As Kunz’s notoriety grew, honorary degrees compensated for his lack of formal education. He received a master’s degree from New York City’s Columbia University; a doctor-of-philosophy degree from Germany’s University of Marburg; and a Ph.D. from Knox College in Galesburg, Illinois. Kunz proudly used his academic designations in all his later articles and books.
In a 1928 interview with The Saturday Evening Post, Kunz explained what had sustained his interest in gems and minerals for more than 60 years: “Every boy has his passions—his collection of stamps or coins or marbles or what not, and the only difference between another boy’s and mine was that I never outgrew it.”
George Frederick Kunz’s Legacy
Kunz remained active with Tiffany & Co. until his death in 1932 at age 75. While making many contributions to the world of gems and minerals, Kunz had also succeeded financially. His estate was valued at $114,000—the equivalent of more than $2 million today.
Kunz’s bestowed his final gift posthumously in 1933 when his estate sold his personal gemological and mineralogical library of several thousand rare books, pamphlets and articles to the USGS for the token sum of one dollar.
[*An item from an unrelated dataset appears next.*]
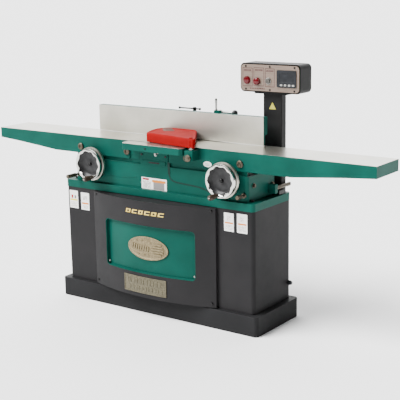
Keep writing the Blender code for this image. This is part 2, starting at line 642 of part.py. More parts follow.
def make_guard():
    px, py = GUARD_PIVOT
    top = prism(GUARD_PLAN, "z", GUARD_LOW, GUARD_TOP)
    skirt = prism([(-46, -141), (250, -187), (256, -176), (246, -170), (-44, -134.5)], "z", GUARD_SKIRT,
                  GUARD_LOW + 4)
    strip = box(-80, 260, -139.5, -120, 800, GUARD_LOW)
    cx, cy = 70.0, -80.0
    inner = [(cx + (x - cx) * 0.93, cy + (y - cy) * 0.9) for x, y in GUARD_PLAN]
    hollow = prism(inner, "z", GUARD_LOW - 20, GUARD_TOP - 6)
    boss = rod("z", px, py, 14, GUARD_SKIRT + 0.5, GUARD_TOP - 3, 24)
    ob = solid("guard", "red", [top, skirt], [strip, hollow])
    add_step(ob, "UNION", boss, "boss")
    add_step(ob, "DIFFERENCE", rod("z", px, py, 8 + RUN, GUARD_SKIRT - 5, GUARD_TOP - 8, 24), "bore")
    move_origin(ob, (px, py, 0))


def add_step(ob, kind, shape, label):
    tool = raw_object(f"tool_{ob.name}_{label}", shape, tool_collection())
    tool.hide_render = True
    tool.display_type = "WIRE"
    mod = ob.modifiers.new(label, "BOOLEAN")
    mod.operation = kind
    mod.solver = "EXACT"
    mod.object = tool


def make_guard_mount():
    px, py = GUARD_PIVOT
    block = box(212, 256, -198, TABLE_Y0 - 0.4, 758, 802)
    bore = rod("z", px, py, 8 + RUN, 770, 810, 24)
    knob_hole = rod("y", KNOB_X, KNOB_Z, 4 + RUN, -205, -184, 16)
    solid("guard_bracket", "black", [block], [bore, knob_hole])
    pin = lathe([(0, 770.5), (8, 770.5), (8, 803), (12, 803), (12, 808), (8, 808), (8, GUARD_TOP - 8.5),
                 (0, GUARD_TOP - 8.5)], "z", px, py, 24)
    solid("guard_spindle", "steel", [pin], smooth=True, origin=(px, py, 780))
    hub = rod("y", KNOB_X, KNOB_Z, 10, -214, -198.5, 16)
    screw = rod("y", KNOB_X, KNOB_Z, 4, -200, -185, 12)
    wings = rod("y", KNOB_X, KNOB_Z, 15, -217, -206, 8)
    solid("guard_knob", "steel", [hub, screw, wings], origin=(KNOB_X, 0, KNOB_Z))


# ---- controls ---------------------------------------------------------------------------
def make_post():
    x0, x1, y0, y1 = POST
    tube = prism(rounded(x0, x1, y0, y1, 4, 3), "z", FLANGE_Z1 + 0.4, 1036)
    head = box(x0 - 36, x1 + 36, y0 - 16, y1 + 8, 1033, 1039.6)
    bore = prism(rounded(x0 + 4, x1 - 4, y0 + 4, y1 - 4, 2, 2), "z", 580, 1050)
    solid("post", "dark", [tube, head], [bore])


BUTTONS = {"stop_button": (357.0, 1092.0, 14.5), "emergency_stop": (411.0, 1089.0, 15.5),
           "start_button": (468.0, 1092.0, 11.5)}
KEY_XS = (537.0, 557.0, 577.0, 597.0)
KEY_Z = 1077.5
DISPLAY = (513.0, 611.0, 1067.0, 1142.0)


def make_control_box():
    x0, x1, y0, y1, z0, z1 = BOX
    shell = prism(rounded(x0, x1, z0, z1, 20), "y", y0, y1)
    room = prism(rounded(x0 + 3, x1 - 3, z0 + 3, z1 - 3, 17), "y", y0 - 5, y1 - 3)
    cable = prism(rounded(440, 507, 121, 149, 4, 2), "z", z0 - 5, z0 + 8)
    solid("control_box", "dark", [shell], [room, cable])
    plate = prism(rounded(x0 + 6, x1 - 6, z0 + 6, z1 - 6, 16), "y", PLATE_Y, y0 - 0.3)
    holes = [rod("y", x, z, 8 + RUN, PLATE_Y - 5, y0 + 5, 24) for x, z, r in BUTTONS.values()]
    dx0, dx1, dz0, dz1 = DISPLAY
    holes.append(box(dx0 + 6, dx1 - 6, PLATE_Y - 5, y0 + 5, dz0 + 5, dz1 - 5))
    solid("face_plate", "plate", [plate], holes)
    bezel = prism(rounded(dx0, dx1, dz0, dz1, 5, 3), "y", PLATE_Y - 4.3, PLATE_Y - 0.3)
    module = box(dx0 + 7, dx1 - 7, PLATE_Y - 1, y0 + 14, dz0 + 6, dz1 - 6)
    keys = [box(x - 6 - RUN, x + 6 + RUN, PLATE_Y - 10, PLATE_Y + 2, KEY_Z - 4 - RUN, KEY_Z + 4 + RUN)
            for x in KEY_XS]
    window = box(dx0 + 14, dx1 - 11, PLATE_Y - 10, PLATE_Y - 3.3, 1090, 1128)
    solid("display_unit", "dark", [bezel, module], keys + [window])
    solid("control_board", "board", [box(345, 605, 128, 131, 1052, 1156), box(400, 470, 131, 158, 1070, 1140)])


def make_buttons():
    y0 = PLATE_Y
    for name, (x, z, r) in BUTTONS.items():
        reach = {"stop_button": 10, "emergency_stop": 17, "start_button": 9}[name]
        rim = y0 - reach + 5.5
        cap = lathe([(0, y0 - reach), (r - 2, y0 - reach), (r, y0 - reach + 3), (r, rim), (0, rim)], "y", x, z, 24)
        stem = rod("y", x, z, 8, y0 - reach + 3, y0 + 24, 24)
        solid(name, "steel" if name == "start_button" else "red", [cap, stem], smooth=False)
    for i, x in enumerate(KEY_XS):
        solid(f"display_key_{i + 1}", "white",
              [box(x - 6, x + 6, PLATE_Y - 5.8, PLATE_Y + 0.6, KEY_Z - 4, KEY_Z + 4)])


def main():
    clear_scene()
    make_plinth()
    make_cabinet()
    make_bow_panel()
    make_recess_panel()
    make_badges()
    make_cable_gland()
    make_base_casting()
    bases = link_base_xs()
    make_gearbox("elevation_gearbox_outfeed", WHEEL_XL, bases[0])
    make_gearbox("elevation_gearbox_infeed", WHEEL_XR, bases[2])
    make_outfeed_table()
    make_infeed_table()
    make_link("outfeed_link_a", OUT_PINS[0], 1)
    make_link("outfeed_link_b", OUT_PINS[1], 1)
    make_link("infeed_link_a", IN_PINS[0], -1)
    make_link("infeed_link_b", IN_PINS[1], -1)
    make_bearings()
    make_cutterhead()
    make_pulley("cutterhead_pulley", HEAD_X, HEAD_Z, HEAD_PULLEY_R, HEAD_SHAFT_R)
    make_pulley("motor_pulley", MOTOR_X, MOTOR_Z, MOTOR_PULLEY_R, 12)
    make_belt()
    make_belt_cover()
    make_motor()
    make_dust_path()
    make_handwheel("left", WHEEL_XL, GRIP_ANGLE_L)
    make_handwheel("right", WHEEL_XR, GRIP_ANGLE_R)
    make_table_lock("table_lock_left", -464, -232)
    make_table_lock("table_lock_right", 488, -197)
    make_rear_lock()
    make_fence()
    make_fence_controls()
    make_carriage()
    make_slide_base()
    make_guard()
    make_guard_mount()
    make_post()
    make_control_box()
    make_buttons()


main()
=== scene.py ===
"""Finished look of the parallelogram surface planer: materials, softened castings and fittings."""
import json
import math

import bmesh
import bpy
from mathutils import Matrix, Vector


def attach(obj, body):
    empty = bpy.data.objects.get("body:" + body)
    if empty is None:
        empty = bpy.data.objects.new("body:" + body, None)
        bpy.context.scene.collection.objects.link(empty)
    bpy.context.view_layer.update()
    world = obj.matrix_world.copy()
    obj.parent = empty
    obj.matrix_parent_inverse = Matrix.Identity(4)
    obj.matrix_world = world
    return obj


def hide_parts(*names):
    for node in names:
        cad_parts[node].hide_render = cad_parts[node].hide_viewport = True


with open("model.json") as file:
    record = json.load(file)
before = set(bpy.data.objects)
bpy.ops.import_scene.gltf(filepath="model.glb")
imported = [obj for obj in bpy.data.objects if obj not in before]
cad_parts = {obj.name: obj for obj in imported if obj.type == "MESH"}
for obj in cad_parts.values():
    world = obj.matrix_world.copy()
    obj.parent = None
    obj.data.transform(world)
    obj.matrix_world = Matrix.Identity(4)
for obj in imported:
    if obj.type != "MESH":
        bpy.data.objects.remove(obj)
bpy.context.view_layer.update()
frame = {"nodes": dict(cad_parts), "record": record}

MM = 0.001
BODY_OF = {node: body for body, nodes in frame["record"]["behaviour"]["bodies"].items() for node in nodes}


# ---- material tools ------------------------------------------------------------
def linear(code):
    """sRGB hex to the linear colour that a socket wants."""
    parts = [int(code[i:i + 2], 16) / 255 for i in (1, 3, 5)]
    return tuple(c / 12.92 if c <= 0.04045 else ((c + 0.055) / 1.055) ** 2.4 for c in parts) + (1.0,)


def add(tree, kind, inputs=(), **settings):
    """One node: settings are its properties, inputs are values or the sockets that feed it."""
    node = tree.nodes.new(kind)
    for key, value in settings.items():
        setattr(node, key, value)
    for key, value in dict(inputs).items():
        if isinstance(value, bpy.types.NodeSocket):
            tree.links.new(value, node.inputs[key])
        else:
            node.inputs[key].default_value = value
    return node


def finish_of(name, base, rough, metal=0.0, coat=0.0, ior=None):
    """A new material with its shader; returns the material, its tree, the shader and Object coordinates."""
    mat = bpy.data.materials.new(name)
    mat.use_nodes = True
    tree = mat.node_tree
    shader = tree.nodes["Principled BSDF"]
    shader.inputs["Base Color"].default_value = linear(base)
    shader.inputs["Roughness"].default_value = rough
    shader.inputs["Metallic"].default_value = metal
    shader.inputs["Coat Weight"].default_value = coat
    if not metal:
        shader.inputs["Specular IOR Level"].default_value = 0.06
    if ior:
        shader.inputs["IOR"].default_value = ior
    where = add(tree, "ShaderNodeTexCoord").outputs["Object"]
    return mat, tree, shader, where


def noise(tree, where, size_mm, detail=3.0, stretch=(1, 1, 1)):
    """Noise whose blobs are about size_mm across, drawn out along an axis by stretch."""
    scale = tuple(1000.0 / (size_mm * s) for s in stretch)
    spot = add(tree, "ShaderNodeMapping", {"Vector": where, "Scale": scale}).outputs["Vector"]
    return add(tree, "ShaderNodeTexNoise", {"Vector": spot, "Scale": 1.0, "Detail": detail}).outputs["Fac"]


def shades(tree, fac, dark, light, low=0.3, high=0.7):
    ramp = add(tree, "ShaderNodeValToRGB", {"Fac": fac})
    ramp.color_ramp.elements[0].position, ramp.color_ramp.elements[1].position = low, high
    ramp.color_ramp.elements[0].color, ramp.color_ramp.elements[1].color = linear(dark), linear(light)
    return ramp.outputs["Color"]


def spread(tree, fac, low, high, a=0.0, b=1.0):
    return add(tree, "ShaderNodeMapRange", {"Value": fac, "From Min": a, "From Max": b, "To Min": low,
                                            "To Max": high}).outputs["Result"]


def bumps(tree, shader, fac, depth_mm, strength=1.0):
    bump = add(tree, "ShaderNodeBump", {"Height": fac, "Distance": depth_mm * MM, "Strength": strength})
    tree.links.new(bump.outputs["Normal"], shader.inputs["Normal"])
    return bump


GREEN_DARK, GREEN_LIGHT = "#043d34", "#084a40"


# Alkyd enamel over as-cast iron: a satin green skin with the sand's faint lumps under it.
def casting_enamel(name="casting_enamel", dark=GREEN_DARK, light=GREEN_LIGHT):
    mat, tree, shader, where = finish_of(name, dark, 0.42, ior=1.5)
    tree.links.new(shades(tree, noise(tree, where, 160, 4), dark, light), shader.inputs["Base Color"])
    tree.links.new(spread(tree, noise(tree, where, 40), 0.34, 0.52), shader.inputs["Roughness"])
    bumps(tree, shader, noise(tree, where, 7, 4), 0.35, 0.5)
    return mat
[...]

Today, the Kunz Collection is available to researchers at the USGS Library in Reston, Virginia.
Kunz’s obituary in Science magazine concluded with “. . . it is doubtful if [anyone] ever lived a richer or more interesting life.” And when it came to gemstones and gems, that was probably true. Interestingly, the word “gemologist” replaced the term “gem expert” almost immediately after Kunz’s death. That was fitting, for George Frederick Kunz, as America’s first gemologist, had advanced the world of gems culturally, commercially, scientifically, and metaphysically.